Segundo Pascalicchio, alternativas energéticas customizadas aos moradores como a célula combustível utilizando hidrogênio para os carregadores de veículos elétricos também deverão ser estimuladas com fontes de financiamento governamental. De acordo com o professor do Mackenzie, essas medidas também podem reduzir as contas de energia enquanto os preços dos combustíveis estão subindo.

Adicionalmente, aponta Pascalicchio, as fontes de energia eólica e solar mais eficientes, com maior potência, deverão substituir os geradores menos eficientes para aproveitar os melhores locais. 

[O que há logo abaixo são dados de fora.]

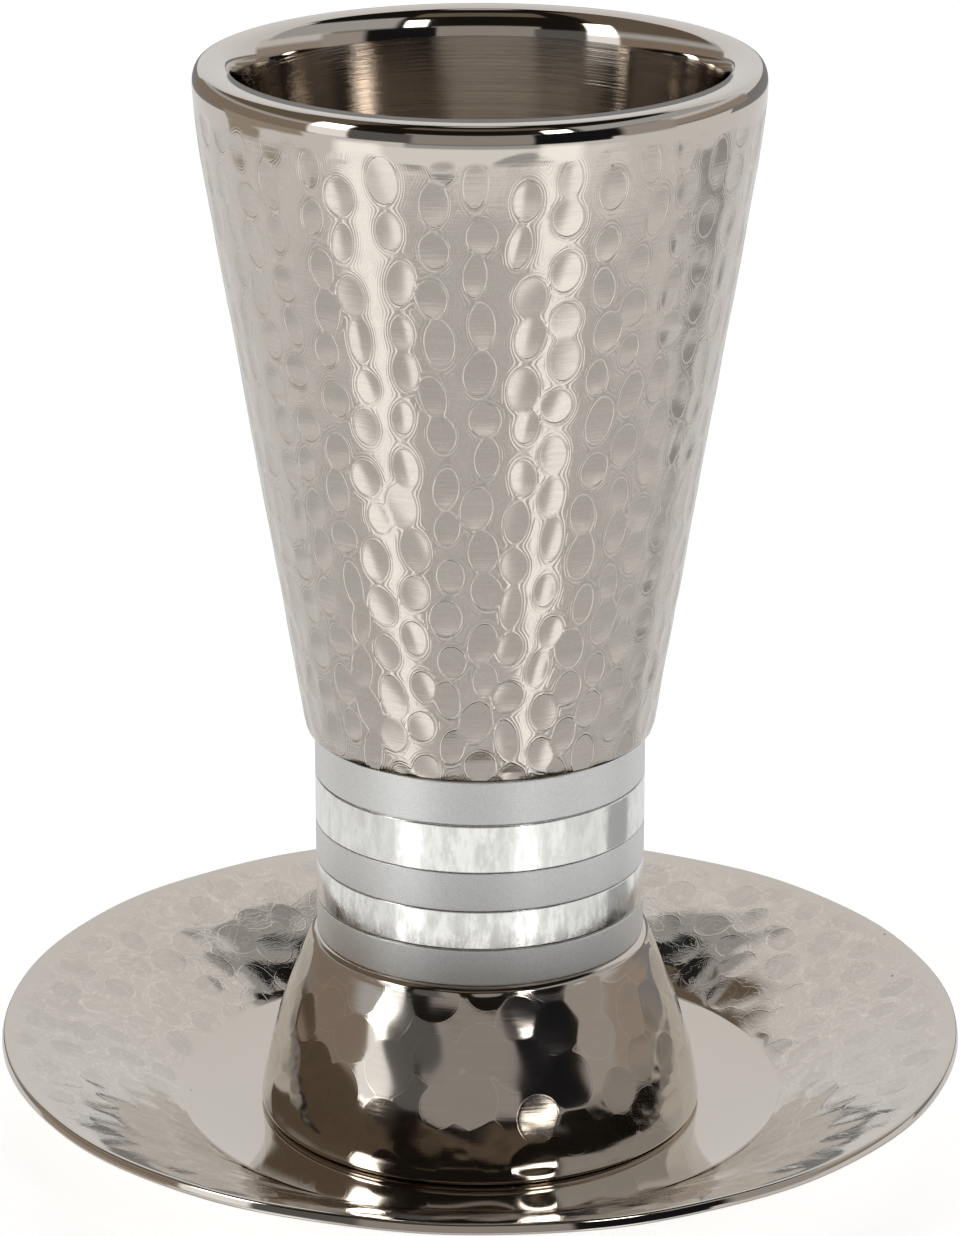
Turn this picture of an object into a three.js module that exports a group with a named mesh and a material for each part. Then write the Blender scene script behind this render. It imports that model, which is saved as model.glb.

Já Lisbona defende que, no médio e longo prazo, há uma aposta grande no hidrogênio, nas transformações que o hidrogênio verde pode trazer.

E o futuro?

O professor do Mackenzie avalia que as condições energéticas europeias até antes da crise de energia estavam excelentes e a sua transição para fontes limpas está em fase de desenvolvimento em todo o continente, mas terá atraso. 

“A Europa tem desenhado a estratégia de longo prazo para 2050 de forma a continuar garantindo a transição. Os programas da transição energética vão atrasar no curto prazo e estão com prazos incertos no longo prazo”, estima Pascalicchio.

Já Lisbona lembra que a União Europeia é um conjunto de países com políticas e escolhas individuais, onde se tem um panorama heterogêneo.

“Países têm políticas energéticas próprias e conflitos entre o que são essas escolhas nacionais e o que o bloco como todo busca definir. As medidas de agora, emergenciais, seriam uma solidariedade entre países e isso tem uma resistência interna de nações. O desafio está ficando grande e, no meio disso tudo, se ‘costura’ um redesenho de mercado, que vai ter as consequências no longo prazo”, acredita o pesquisador da FGV (CERI).

Para Lisbona, vai haver  um legado de custo no futuro, ligado a essa reestruturação e, depois, medidas que vão interferir na competitividade dessas fontes, como redesenho do mercado de eletricidade. “Às vezes se toma medidas conjunturais para restrições que são incontornáveis, mas que vão ter consequências de longo prazo”, conclui o pesquisador.